At 64, my mother and her republic are clearly at odds with each other. At 64, my mother’s republic has turned on her and her daughters. At 64, my mother wants nothing to do with this republic that has the heart of a field mouse and, like the field mouse, tears through its moral fabric, if there is something called a “moral” fabric of a nation. At 64, my mother wants this republic replaced by a dictatorship that is Saudi style, no less. She wants the rapists hanged unto death or chemically castrated without due process of law. She is angry. I am angry. Women and girls who stayed home today or refused to watch the parade even on TV without meaning are angry. And even as the parade winds its way through the heart of Delhi, it is just that—a parade that you watch while eating an ice-cream or a bag of potato chips and when it leaves your side, you go home, take a nap, and forget about it. The meaning of this parade—to celebrate a republic—is lost in its ritual. And often rituals are performed for their own sake til someone points out that such rituals need to either stop or be re-evaluated, especially if human sacrifices accompany such rituals with horrifying regularity.

My mother and I both read the headline news today in the Times of India, India’s premier national newspaper—about the new rape law put forth by a committee headed by the Supreme Court Justice Verma that is also being described as the “new charter of rights for sexual offence victims”—an unprecedented development in the history of this 64-year old republic. Can this be that moment when a broken republic attempts to repair itself and live up to its promise of an egalitarian society? The 10 new rights, according to the Verma committee, include the following[1]:

1) “Right against marital rape even if the wife is above 15 years of age” (currently, marital rape is punishable only if the wife is underage). As per this new proposed right, consent will no longer be presumed in a marital relationship under legal scrutiny.

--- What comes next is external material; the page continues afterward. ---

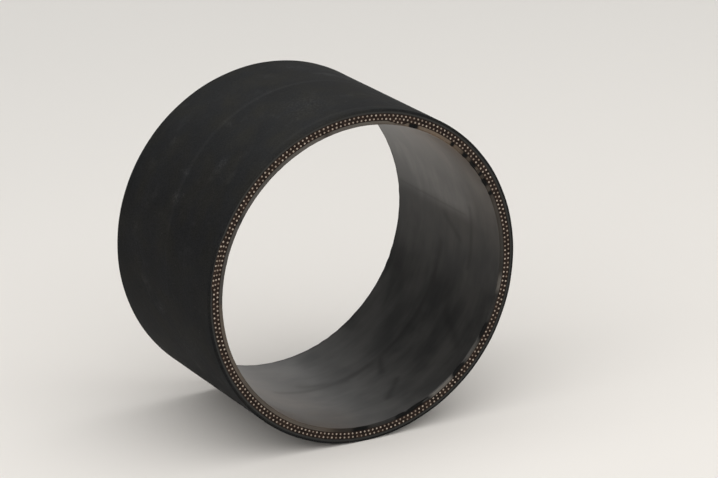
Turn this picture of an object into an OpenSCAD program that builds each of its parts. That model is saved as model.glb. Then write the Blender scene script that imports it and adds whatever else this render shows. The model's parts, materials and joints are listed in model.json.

2) “Right of private defense, to the point of killing a man if there is reasonable cause for apprehending grievous attack from an acid attack.” This is in addition to the existing right of a potential victim to kill her attacker.

3) “Right against voyeurism—to seek prosecution of someone who, without her consent, watches her in a private act.” An offender, if prosecuted, may be punished with imprisonment for 3 years for the first conviction and 7 seven years for a subsequent offense.

4) “Right against stalking—she can lodge a case against somebody who follows and contacts her despite clear indication of disinterest from her.” An offender maybe imprisoned for 1 to 3 years.

5) “Right to call it a rape even if she did not offer actual physical resistance to the act of penetration.”

6) “Right to call it a rape even if there was no penile-vaginal penetration. With this right, the Verma committee is broadening the definition of rape to include a range of penetrative acts by a man using either parts of his body or objects against his victim.

7) “Right to silence over her character or her previous sexual experience with any person.” The committee is saying here that evidence relating to the personal of a person “shall not be relevant” to determining the defense of consent in all rape and sexual assault cases.

8) “Right to seek prosecution of a police officer who does not register an FIR on a complaint of rape, molestation, or sexual harassment.” If prosecuted the officer is liable to be imprisoned for up to five years.

9) “Right of exemption from government’s sanction to seek prosecution of a member of the armed forces for a sexual offense in ‘disturbed areas’ governed by the controversial Armed Forces Special Powers Act.” This is an attempt to bring public servants, including the armed forces, within the purview of the new charter of rights and the law. To-date no public servant could be prosecuted without the government’s consent.

10) “Right to invoke the principle of command responsibility under which senior officers of the police or the armed forces are proposed to be held accountable for sexual offenses committed by their subordinates.”

This new charter of rights, then, is meant to empower women against a misogynist culture and to the extent this new charter becomes law, it will help transform a political , legislative, and judicial culture that is anti-women into one that is not. This new charter simultaneously recognizes the failed promise of a republic in the Delhi rape-murder case and attempts to uphold this promise in its descriptive license about “rape.” The charter is a valiant step forward, one that is made possible by a vigilant and fearless judiciary, especially its interpreters like Justice Verma. It might be worth mentioning that this new charter by the Verma committee is partly the function of a social media in this neoliberal context that records, transmits, and continuously circulates moments globally. It applauds as much as it shames people and histories through such a recording and its incessant circulation globally. Surely, in recording and circulating the events relating to the Delhi rape-murder case in virtual spaces everyday, the social media shamed a nation and in shaming a nation that continues to struggle to identify its post-coloniality, it shamed its guardians/ its administrators.

While the administrators responded to this shaming with silence and in the face of massive protests with force, the “other” administrators, especially the judiciary, took notice of this shaming and responded with show-cause notices to errant police officers and the Delhi government for gross dereliction of duty, and now with this new charter of rights meant to empower women. What remains to be seen is whether this charter will become law and if it does, then how might this law be enforced effectively towards ensuring liberty, equality, and security for all women of this 64-year old republic. If this happens, then my 64-year old mother might consider reclaiming this nation and this republic as her own. She might even consider bequeathing this republic to me, her daughter, and her granddaughters with a smile on her face and her heart. She will then remember her four-year old self sitting courtside watching her first republic day parade with fondness rather than sadness. This republic owes her . . . and me . . . and her.



[1] “New Charter of Rights to Empower Women” Times of India, page 1 and page 19, January 26, 2013.